Flux is used to help keep oxygen out of the connection and helps to float contaminants to the surface. It may also help to conduct the heat to the components. Virtually all solder designed for soldering electronics has a core which contains flux. When buying solder for electronics, make sure the flux is not an acid flux. Acid flux is used to solder non electronic components like sheet metal. Flux is also available in a paste form but I rarely use it.

Desoldering

If you have ever tried to remove electronic components from a circuit board (especially multi legged components), you know that it is difficult to remove the old solder without some help. The 2 least expensive, quickest devices to remove the solder are desoldering braid and the desoldering pump. Desoldering braid is simply a flux coated copper braid usually about .1"-.15" wide.

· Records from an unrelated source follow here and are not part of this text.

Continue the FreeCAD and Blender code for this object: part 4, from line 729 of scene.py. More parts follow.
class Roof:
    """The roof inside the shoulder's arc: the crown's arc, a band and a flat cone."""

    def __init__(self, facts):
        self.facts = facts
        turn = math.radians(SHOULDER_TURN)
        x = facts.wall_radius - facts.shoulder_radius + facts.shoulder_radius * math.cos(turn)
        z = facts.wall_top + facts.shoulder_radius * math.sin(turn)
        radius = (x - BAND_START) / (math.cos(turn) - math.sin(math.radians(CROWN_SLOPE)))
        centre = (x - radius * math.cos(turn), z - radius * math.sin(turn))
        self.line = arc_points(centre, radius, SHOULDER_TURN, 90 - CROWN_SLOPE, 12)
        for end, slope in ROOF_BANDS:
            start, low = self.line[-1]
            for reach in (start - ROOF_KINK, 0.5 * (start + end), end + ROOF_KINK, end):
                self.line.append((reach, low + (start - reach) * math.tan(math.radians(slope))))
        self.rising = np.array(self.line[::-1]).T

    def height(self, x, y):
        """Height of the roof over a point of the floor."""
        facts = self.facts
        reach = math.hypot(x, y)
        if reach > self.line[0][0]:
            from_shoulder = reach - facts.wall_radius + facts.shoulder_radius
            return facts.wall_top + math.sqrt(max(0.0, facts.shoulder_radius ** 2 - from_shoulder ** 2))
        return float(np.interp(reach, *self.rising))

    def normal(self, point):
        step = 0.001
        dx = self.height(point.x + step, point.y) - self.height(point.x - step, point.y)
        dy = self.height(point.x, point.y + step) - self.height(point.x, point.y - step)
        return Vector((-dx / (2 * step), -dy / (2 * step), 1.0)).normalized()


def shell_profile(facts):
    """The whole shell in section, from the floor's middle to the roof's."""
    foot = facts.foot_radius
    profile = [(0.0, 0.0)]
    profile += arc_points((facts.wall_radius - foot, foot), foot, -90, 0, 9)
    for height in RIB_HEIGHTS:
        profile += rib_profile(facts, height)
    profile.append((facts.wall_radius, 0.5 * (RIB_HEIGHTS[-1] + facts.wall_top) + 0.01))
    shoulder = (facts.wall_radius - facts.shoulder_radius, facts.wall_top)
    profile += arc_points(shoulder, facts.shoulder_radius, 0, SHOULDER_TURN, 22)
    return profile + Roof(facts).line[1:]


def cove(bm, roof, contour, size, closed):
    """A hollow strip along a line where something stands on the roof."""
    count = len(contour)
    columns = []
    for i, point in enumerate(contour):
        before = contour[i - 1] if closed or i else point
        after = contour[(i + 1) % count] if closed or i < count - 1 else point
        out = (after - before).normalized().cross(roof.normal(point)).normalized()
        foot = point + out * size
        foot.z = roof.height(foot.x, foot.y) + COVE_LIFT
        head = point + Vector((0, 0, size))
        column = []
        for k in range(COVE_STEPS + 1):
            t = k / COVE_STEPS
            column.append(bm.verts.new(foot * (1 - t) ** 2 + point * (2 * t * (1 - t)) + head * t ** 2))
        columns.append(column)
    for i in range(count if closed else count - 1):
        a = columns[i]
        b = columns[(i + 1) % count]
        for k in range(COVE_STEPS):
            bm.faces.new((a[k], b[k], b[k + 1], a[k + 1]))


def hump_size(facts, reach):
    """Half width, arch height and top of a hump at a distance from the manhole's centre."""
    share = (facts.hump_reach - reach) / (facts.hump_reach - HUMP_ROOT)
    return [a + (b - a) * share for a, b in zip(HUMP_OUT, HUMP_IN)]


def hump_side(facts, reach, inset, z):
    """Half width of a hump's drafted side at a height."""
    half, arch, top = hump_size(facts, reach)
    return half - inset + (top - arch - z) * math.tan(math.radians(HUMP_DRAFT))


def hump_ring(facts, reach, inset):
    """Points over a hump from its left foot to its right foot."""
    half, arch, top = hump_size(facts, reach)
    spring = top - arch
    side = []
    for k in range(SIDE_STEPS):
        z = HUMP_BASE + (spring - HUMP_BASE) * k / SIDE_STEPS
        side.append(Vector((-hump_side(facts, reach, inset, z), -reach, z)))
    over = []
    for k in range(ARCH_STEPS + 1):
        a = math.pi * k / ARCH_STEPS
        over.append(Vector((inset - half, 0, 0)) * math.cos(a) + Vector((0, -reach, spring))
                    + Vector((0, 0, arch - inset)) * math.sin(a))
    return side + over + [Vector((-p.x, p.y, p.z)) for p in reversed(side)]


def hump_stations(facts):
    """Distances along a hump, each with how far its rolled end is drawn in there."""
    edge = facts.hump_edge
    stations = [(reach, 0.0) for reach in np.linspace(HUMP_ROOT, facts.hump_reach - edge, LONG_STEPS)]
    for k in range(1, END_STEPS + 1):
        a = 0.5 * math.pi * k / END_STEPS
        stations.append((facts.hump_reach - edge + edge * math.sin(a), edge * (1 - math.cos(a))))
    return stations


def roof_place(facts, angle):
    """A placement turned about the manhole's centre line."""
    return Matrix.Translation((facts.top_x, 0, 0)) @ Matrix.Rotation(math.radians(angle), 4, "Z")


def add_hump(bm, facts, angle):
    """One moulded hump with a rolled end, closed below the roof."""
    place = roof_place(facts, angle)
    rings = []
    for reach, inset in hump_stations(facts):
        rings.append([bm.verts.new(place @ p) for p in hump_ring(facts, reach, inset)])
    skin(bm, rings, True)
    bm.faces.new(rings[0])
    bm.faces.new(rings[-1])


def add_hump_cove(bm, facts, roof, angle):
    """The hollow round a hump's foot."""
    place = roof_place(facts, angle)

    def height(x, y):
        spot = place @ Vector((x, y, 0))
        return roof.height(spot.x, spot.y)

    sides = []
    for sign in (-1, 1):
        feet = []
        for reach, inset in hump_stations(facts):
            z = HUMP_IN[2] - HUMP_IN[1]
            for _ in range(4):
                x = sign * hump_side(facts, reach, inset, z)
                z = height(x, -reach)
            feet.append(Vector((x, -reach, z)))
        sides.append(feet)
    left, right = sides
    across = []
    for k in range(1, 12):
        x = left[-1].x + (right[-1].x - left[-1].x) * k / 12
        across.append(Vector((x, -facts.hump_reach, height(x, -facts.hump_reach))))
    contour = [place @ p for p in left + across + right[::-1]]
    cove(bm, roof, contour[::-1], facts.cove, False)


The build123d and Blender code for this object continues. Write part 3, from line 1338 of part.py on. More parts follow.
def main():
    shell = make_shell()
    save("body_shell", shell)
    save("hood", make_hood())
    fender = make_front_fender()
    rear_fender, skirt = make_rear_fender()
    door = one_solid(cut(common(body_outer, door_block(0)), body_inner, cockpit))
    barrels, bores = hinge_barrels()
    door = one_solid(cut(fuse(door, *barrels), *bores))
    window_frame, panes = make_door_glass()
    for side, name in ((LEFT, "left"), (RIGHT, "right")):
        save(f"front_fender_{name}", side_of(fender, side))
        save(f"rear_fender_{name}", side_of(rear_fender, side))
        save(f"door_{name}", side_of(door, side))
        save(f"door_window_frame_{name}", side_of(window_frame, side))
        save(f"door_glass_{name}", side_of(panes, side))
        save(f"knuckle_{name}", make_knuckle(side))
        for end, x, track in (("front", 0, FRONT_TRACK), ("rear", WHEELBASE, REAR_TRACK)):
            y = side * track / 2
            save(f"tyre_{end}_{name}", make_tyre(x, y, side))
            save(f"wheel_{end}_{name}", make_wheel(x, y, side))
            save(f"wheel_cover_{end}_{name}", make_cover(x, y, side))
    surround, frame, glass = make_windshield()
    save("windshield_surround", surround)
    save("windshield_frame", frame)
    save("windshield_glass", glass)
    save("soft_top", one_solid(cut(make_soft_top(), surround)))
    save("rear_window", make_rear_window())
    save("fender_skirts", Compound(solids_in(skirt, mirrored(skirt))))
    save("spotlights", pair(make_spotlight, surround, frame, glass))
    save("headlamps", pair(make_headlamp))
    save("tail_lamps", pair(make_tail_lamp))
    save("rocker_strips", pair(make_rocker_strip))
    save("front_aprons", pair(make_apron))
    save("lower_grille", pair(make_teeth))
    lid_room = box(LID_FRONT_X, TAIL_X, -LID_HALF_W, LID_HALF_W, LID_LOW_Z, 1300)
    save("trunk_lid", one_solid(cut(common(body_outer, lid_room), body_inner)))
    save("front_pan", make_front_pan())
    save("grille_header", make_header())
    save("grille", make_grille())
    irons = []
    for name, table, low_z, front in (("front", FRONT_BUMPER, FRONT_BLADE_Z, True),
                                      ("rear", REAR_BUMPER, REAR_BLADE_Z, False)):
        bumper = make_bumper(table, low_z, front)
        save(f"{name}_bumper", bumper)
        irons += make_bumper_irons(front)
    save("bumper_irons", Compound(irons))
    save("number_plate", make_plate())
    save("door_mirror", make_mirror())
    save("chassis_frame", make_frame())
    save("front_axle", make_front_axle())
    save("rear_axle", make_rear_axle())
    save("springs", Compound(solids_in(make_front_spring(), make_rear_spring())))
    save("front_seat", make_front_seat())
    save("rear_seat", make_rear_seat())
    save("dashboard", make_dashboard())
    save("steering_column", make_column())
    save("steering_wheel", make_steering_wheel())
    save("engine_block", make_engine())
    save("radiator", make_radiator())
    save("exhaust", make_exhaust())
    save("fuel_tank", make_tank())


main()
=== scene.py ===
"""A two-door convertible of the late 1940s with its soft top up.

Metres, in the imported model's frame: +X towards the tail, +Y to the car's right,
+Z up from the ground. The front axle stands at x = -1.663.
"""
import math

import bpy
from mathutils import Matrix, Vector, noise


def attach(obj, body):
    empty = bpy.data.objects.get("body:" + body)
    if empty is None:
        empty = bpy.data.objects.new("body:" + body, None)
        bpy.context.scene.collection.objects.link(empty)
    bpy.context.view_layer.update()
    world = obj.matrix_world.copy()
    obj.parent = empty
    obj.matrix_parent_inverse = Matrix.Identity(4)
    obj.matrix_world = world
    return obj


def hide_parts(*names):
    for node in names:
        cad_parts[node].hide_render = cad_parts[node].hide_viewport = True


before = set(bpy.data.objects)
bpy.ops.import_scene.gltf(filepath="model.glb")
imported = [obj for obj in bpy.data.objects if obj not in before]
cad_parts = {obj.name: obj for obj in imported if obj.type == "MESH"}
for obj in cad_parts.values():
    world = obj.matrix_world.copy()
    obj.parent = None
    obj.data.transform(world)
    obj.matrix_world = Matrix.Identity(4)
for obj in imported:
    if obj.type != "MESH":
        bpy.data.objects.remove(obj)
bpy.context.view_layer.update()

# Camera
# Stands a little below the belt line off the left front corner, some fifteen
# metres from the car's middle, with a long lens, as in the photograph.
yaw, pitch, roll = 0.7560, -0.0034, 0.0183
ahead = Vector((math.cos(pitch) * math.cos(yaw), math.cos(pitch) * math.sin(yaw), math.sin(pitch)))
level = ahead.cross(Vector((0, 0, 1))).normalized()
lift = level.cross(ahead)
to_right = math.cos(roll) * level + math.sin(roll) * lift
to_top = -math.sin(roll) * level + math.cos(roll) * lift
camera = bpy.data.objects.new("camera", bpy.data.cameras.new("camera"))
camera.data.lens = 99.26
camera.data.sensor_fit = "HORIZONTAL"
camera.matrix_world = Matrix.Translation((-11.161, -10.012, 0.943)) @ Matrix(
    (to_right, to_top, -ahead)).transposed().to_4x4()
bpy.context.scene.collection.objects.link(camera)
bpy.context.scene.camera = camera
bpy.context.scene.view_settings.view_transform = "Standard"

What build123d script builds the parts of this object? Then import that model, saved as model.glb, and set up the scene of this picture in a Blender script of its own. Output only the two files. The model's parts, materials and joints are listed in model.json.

To remove the excess solder with braid, you simply apply heat to the braid while the braid is in contact with the solder. The braid will wick the melted solder from the circuit board. The desoldering pump is a device which creates a vacuum to suck up the melted solder. The one I use has a spring loaded plunger which you 'cock' prior to each use. Then when the solder is melted, put the tip of the desoldering pump on the solder joint and release the plunger by pressing (depressing) the release button. For me, it works better if the iron is left on/in the solder while sucking the solder. This will result in a slightly shorter life of the desoldering tip but I have better results. I would recommend buying a 'Soldapult' brand desoldering pump. A large professional quality model is about $30 and will last a very long time. I've used mine professionally for about 5 or 6 years and they are still going strong.